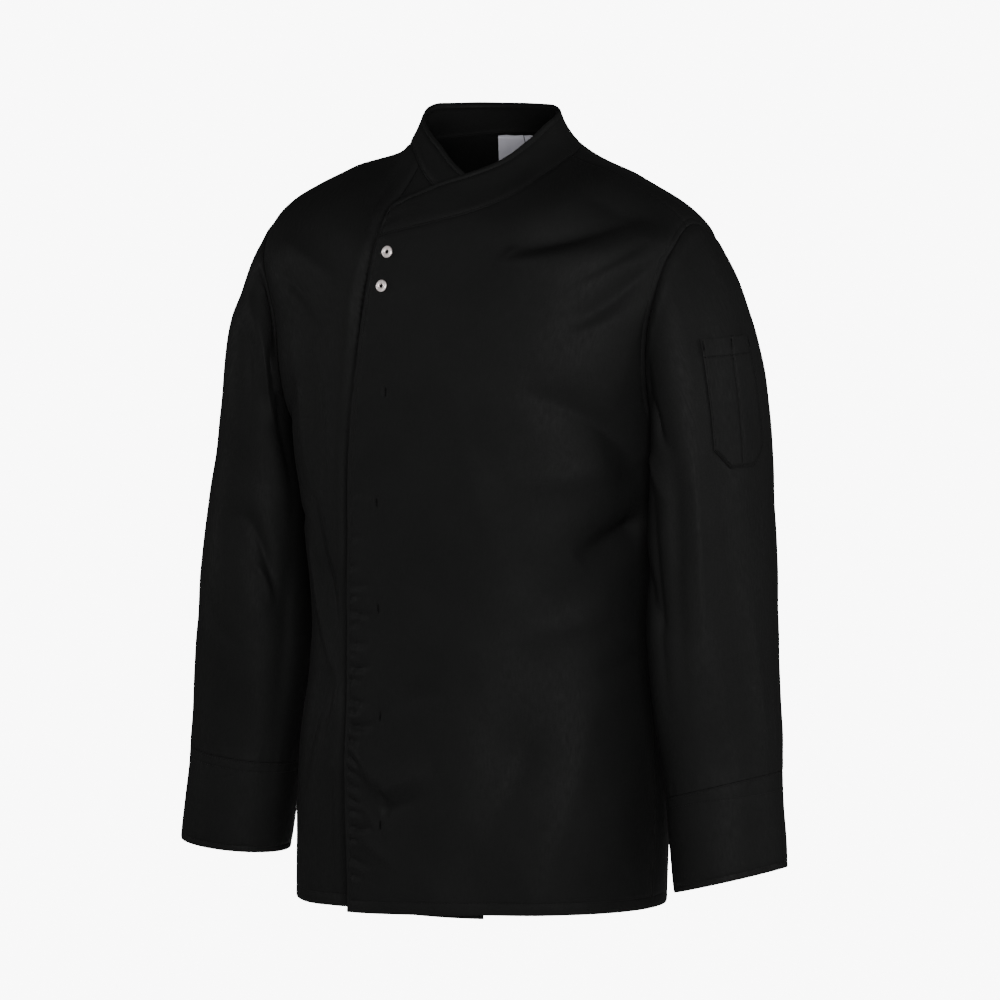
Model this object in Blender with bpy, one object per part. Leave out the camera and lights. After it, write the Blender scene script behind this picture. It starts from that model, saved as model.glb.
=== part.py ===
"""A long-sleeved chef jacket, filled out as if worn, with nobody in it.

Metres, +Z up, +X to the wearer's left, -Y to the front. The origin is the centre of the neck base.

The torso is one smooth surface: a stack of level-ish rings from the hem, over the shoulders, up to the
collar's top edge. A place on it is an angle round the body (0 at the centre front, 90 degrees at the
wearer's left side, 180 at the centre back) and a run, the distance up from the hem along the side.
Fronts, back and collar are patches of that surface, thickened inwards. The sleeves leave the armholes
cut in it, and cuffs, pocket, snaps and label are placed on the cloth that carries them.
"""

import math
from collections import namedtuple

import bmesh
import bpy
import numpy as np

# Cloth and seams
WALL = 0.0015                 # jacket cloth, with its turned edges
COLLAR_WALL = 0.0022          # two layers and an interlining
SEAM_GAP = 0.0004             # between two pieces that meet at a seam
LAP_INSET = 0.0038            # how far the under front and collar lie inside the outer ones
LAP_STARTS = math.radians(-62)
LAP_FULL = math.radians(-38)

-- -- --

● Task brief: Give the listing above again, word for word.

● Output below:
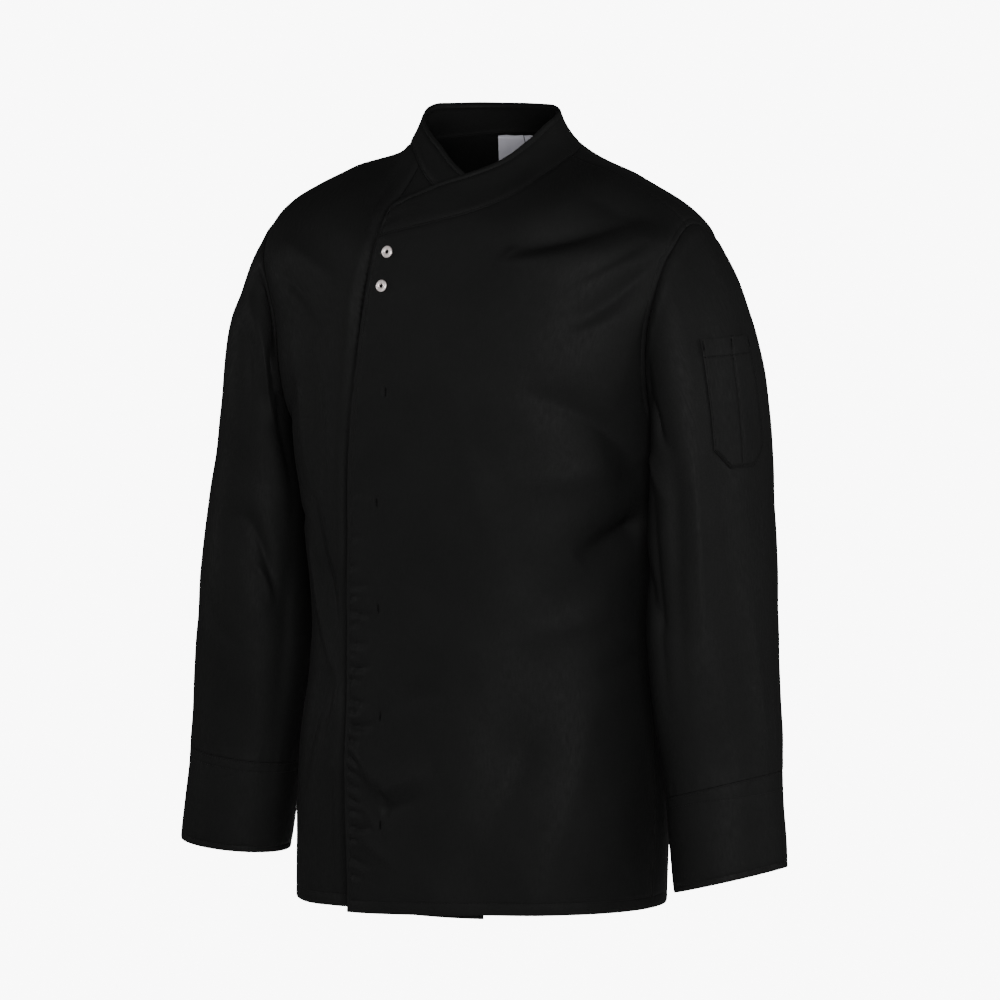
Model this object in Blender with bpy, one object per part. Leave out the camera and lights. After it, write the Blender scene script behind this picture. It starts from that model, saved as model.glb.
=== part.py ===
"""A long-sleeved chef jacket, filled out as if worn, with nobody in it.

Metres, +Z up, +X to the wearer's left, -Y to the front. The origin is the centre of the neck base.

The torso is one smooth surface: a stack of level-ish rings from the hem, over the shoulders, up to the
collar's top edge. A place on it is an angle round the body (0 at the centre front, 90 degrees at the
wearer's left side, 180 at the centre back) and a run, the distance up from the hem along the side.
Fronts, back and collar are patches of that surface, thickened inwards. The sleeves leave the armholes
cut in it, and cuffs, pocket, snaps and label are placed on the cloth that carries them.
"""

import math
from collections import namedtuple

import bmesh
import bpy
import numpy as np

# Cloth and seams
WALL = 0.0015                 # jacket cloth, with its turned edges
COLLAR_WALL = 0.0022          # two layers and an interlining
SEAM_GAP = 0.0004             # between two pieces that meet at a seam
LAP_INSET = 0.0038            # how far the under front and collar lie inside the outer ones
LAP_STARTS = math.radians(-62)
LAP_FULL = math.radians(-38)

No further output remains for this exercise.